* GIVEN REQUEST
Copy out the listing exactly.

* DATA
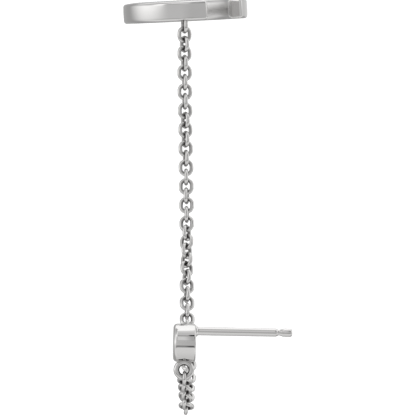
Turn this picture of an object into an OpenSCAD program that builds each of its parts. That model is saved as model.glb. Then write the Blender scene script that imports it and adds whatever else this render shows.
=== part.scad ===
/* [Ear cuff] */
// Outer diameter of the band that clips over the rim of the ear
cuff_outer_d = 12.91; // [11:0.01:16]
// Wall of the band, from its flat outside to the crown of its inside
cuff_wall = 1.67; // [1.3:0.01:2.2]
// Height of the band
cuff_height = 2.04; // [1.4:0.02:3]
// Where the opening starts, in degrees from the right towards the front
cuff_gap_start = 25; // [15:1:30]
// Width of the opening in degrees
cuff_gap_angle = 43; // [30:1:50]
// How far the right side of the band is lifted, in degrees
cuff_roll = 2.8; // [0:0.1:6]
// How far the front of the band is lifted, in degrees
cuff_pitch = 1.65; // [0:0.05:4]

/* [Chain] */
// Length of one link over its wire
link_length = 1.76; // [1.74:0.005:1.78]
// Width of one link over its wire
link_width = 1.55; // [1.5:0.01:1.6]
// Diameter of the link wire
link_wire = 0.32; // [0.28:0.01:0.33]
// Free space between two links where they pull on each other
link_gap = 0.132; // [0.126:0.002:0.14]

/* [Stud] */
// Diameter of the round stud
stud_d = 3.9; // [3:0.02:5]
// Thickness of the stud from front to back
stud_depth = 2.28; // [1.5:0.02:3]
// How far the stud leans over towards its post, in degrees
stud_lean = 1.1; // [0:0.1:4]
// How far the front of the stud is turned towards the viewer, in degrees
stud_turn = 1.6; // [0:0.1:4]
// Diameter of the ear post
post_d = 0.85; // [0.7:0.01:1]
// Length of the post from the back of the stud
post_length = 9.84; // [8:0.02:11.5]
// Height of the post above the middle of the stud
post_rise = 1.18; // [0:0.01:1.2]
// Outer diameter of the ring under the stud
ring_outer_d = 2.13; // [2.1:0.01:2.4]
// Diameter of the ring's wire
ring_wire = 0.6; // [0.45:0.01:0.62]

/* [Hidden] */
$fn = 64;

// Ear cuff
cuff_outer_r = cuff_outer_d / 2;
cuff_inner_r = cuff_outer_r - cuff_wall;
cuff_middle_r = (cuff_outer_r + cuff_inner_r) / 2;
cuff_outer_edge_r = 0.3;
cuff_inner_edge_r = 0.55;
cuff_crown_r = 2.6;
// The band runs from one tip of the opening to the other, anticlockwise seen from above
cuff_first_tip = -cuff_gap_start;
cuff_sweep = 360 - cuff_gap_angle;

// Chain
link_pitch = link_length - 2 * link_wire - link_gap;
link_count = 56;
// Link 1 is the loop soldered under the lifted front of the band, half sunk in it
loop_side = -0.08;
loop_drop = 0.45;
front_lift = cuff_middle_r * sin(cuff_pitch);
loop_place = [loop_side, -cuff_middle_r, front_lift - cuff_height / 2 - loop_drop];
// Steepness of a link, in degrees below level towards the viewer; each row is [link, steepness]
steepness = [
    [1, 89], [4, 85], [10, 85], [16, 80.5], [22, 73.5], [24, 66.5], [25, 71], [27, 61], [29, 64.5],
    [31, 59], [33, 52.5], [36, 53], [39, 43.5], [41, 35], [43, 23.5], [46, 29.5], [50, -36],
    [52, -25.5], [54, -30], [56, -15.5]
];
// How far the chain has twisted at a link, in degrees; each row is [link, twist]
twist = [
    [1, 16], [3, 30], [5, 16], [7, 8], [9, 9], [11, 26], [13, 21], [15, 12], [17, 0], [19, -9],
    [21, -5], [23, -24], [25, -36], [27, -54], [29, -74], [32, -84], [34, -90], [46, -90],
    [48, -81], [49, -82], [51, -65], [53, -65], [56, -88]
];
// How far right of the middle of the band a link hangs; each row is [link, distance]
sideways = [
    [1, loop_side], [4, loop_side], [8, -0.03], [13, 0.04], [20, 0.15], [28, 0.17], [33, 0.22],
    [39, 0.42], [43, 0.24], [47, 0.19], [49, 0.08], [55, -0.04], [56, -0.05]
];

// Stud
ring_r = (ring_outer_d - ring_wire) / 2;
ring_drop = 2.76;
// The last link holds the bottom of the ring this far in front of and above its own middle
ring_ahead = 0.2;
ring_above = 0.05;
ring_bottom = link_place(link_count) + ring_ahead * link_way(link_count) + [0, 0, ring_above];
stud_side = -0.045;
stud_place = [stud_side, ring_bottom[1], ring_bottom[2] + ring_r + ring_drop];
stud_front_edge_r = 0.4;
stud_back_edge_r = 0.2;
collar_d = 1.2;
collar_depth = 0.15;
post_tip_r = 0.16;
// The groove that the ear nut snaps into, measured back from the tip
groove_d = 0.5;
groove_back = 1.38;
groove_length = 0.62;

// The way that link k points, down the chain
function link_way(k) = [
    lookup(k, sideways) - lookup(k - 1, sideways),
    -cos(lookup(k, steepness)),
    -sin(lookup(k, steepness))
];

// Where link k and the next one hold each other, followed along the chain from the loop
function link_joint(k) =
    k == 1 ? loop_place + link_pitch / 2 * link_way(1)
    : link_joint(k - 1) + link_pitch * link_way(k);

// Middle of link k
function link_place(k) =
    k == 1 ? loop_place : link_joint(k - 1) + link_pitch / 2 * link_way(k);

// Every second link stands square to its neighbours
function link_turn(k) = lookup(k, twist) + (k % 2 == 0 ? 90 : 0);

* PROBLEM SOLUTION
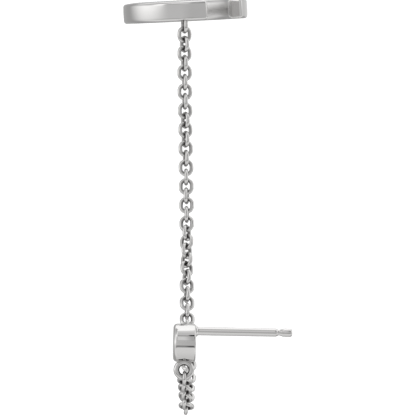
Turn this picture of an object into an OpenSCAD program that builds each of its parts. That model is saved as model.glb. Then write the Blender scene script that imports it and adds whatever else this render shows.
=== part.scad ===
/* [Ear cuff] */
// Outer diameter of the band that clips over the rim of the ear
cuff_outer_d = 12.91; // [11:0.01:16]
// Wall of the band, from its flat outside to the crown of its inside
cuff_wall = 1.67; // [1.3:0.01:2.2]
// Height of the band
cuff_height = 2.04; // [1.4:0.02:3]
// Where the opening starts, in degrees from the right towards the front
cuff_gap_start = 25; // [15:1:30]
// Width of the opening in degrees
cuff_gap_angle = 43; // [30:1:50]
// How far the right side of the band is lifted, in degrees
cuff_roll = 2.8; // [0:0.1:6]
// How far the front of the band is lifted, in degrees
cuff_pitch = 1.65; // [0:0.05:4]

/* [Chain] */
// Length of one link over its wire
link_length = 1.76; // [1.74:0.005:1.78]
// Width of one link over its wire
link_width = 1.55; // [1.5:0.01:1.6]
// Diameter of the link wire
link_wire = 0.32; // [0.28:0.01:0.33]
// Free space between two links where they pull on each other
link_gap = 0.132; // [0.126:0.002:0.14]

/* [Stud] */
// Diameter of the round stud
stud_d = 3.9; // [3:0.02:5]
// Thickness of the stud from front to back
stud_depth = 2.28; // [1.5:0.02:3]
// How far the stud leans over towards its post, in degrees
stud_lean = 1.1; // [0:0.1:4]
// How far the front of the stud is turned towards the viewer, in degrees
stud_turn = 1.6; // [0:0.1:4]
// Diameter of the ear post
post_d = 0.85; // [0.7:0.01:1]
// Length of the post from the back of the stud
post_length = 9.84; // [8:0.02:11.5]
// Height of the post above the middle of the stud
post_rise = 1.18; // [0:0.01:1.2]
// Outer diameter of the ring under the stud
ring_outer_d = 2.13; // [2.1:0.01:2.4]
// Diameter of the ring's wire
ring_wire = 0.6; // [0.45:0.01:0.62]

/* [Hidden] */
$fn = 64;

// Ear cuff
cuff_outer_r = cuff_outer_d / 2;
cuff_inner_r = cuff_outer_r - cuff_wall;
cuff_middle_r = (cuff_outer_r + cuff_inner_r) / 2;
cuff_outer_edge_r = 0.3;
cuff_inner_edge_r = 0.55;
cuff_crown_r = 2.6;
// The band runs from one tip of the opening to the other, anticlockwise seen from above
cuff_first_tip = -cuff_gap_start;
cuff_sweep = 360 - cuff_gap_angle;

// Chain
link_pitch = link_length - 2 * link_wire - link_gap;
link_count = 56;
// Link 1 is the loop soldered under the lifted front of the band, half sunk in it
loop_side = -0.08;
loop_drop = 0.45;
front_lift = cuff_middle_r * sin(cuff_pitch);
loop_place = [loop_side, -cuff_middle_r, front_lift - cuff_height / 2 - loop_drop];
// Steepness of a link, in degrees below level towards the viewer; each row is [link, steepness]
steepness = [
    [1, 89], [4, 85], [10, 85], [16, 80.5], [22, 73.5], [24, 66.5], [25, 71], [27, 61], [29, 64.5],
    [31, 59], [33, 52.5], [36, 53], [39, 43.5], [41, 35], [43, 23.5], [46, 29.5], [50, -36],
    [52, -25.5], [54, -30], [56, -15.5]
];
// How far the chain has twisted at a link, in degrees; each row is [link, twist]
twist = [
    [1, 16], [3, 30], [5, 16], [7, 8], [9, 9], [11, 26], [13, 21], [15, 12], [17, 0], [19, -9],
    [21, -5], [23, -24], [25, -36], [27, -54], [29, -74], [32, -84], [34, -90], [46, -90],
    [48, -81], [49, -82], [51, -65], [53, -65], [56, -88]
];
// How far right of the middle of the band a link hangs; each row is [link, distance]
sideways = [
    [1, loop_side], [4, loop_side], [8, -0.03], [13, 0.04], [20, 0.15], [28, 0.17], [33, 0.22],
    [39, 0.42], [43, 0.24], [47, 0.19], [49, 0.08], [55, -0.04], [56, -0.05]
];

// Stud
ring_r = (ring_outer_d - ring_wire) / 2;
ring_drop = 2.76;
// The last link holds the bottom of the ring this far in front of and above its own middle
ring_ahead = 0.2;
ring_above = 0.05;
ring_bottom = link_place(link_count) + ring_ahead * link_way(link_count) + [0, 0, ring_above];
stud_side = -0.045;
stud_place = [stud_side, ring_bottom[1], ring_bottom[2] + ring_r + ring_drop];
stud_front_edge_r = 0.4;
stud_back_edge_r = 0.2;
collar_d = 1.2;
collar_depth = 0.15;
post_tip_r = 0.16;
// The groove that the ear nut snaps into, measured back from the tip
groove_d = 0.5;
groove_back = 1.38;
groove_length = 0.62;

// The way that link k points, down the chain
function link_way(k) = [
    lookup(k, sideways) - lookup(k - 1, sideways),
    -cos(lookup(k, steepness)),
    -sin(lookup(k, steepness))
];

// Where link k and the next one hold each other, followed along the chain from the loop
function link_joint(k) =
    k == 1 ? loop_place + link_pitch / 2 * link_way(1)
    : link_joint(k - 1) + link_pitch * link_way(k);

// Middle of link k
function link_place(k) =
    k == 1 ? loop_place : link_joint(k - 1) + link_pitch / 2 * link_way(k);

// Every second link stands square to its neighbours
function link_turn(k) = lookup(k, twist) + (k % 2 == 0 ? 90 : 0);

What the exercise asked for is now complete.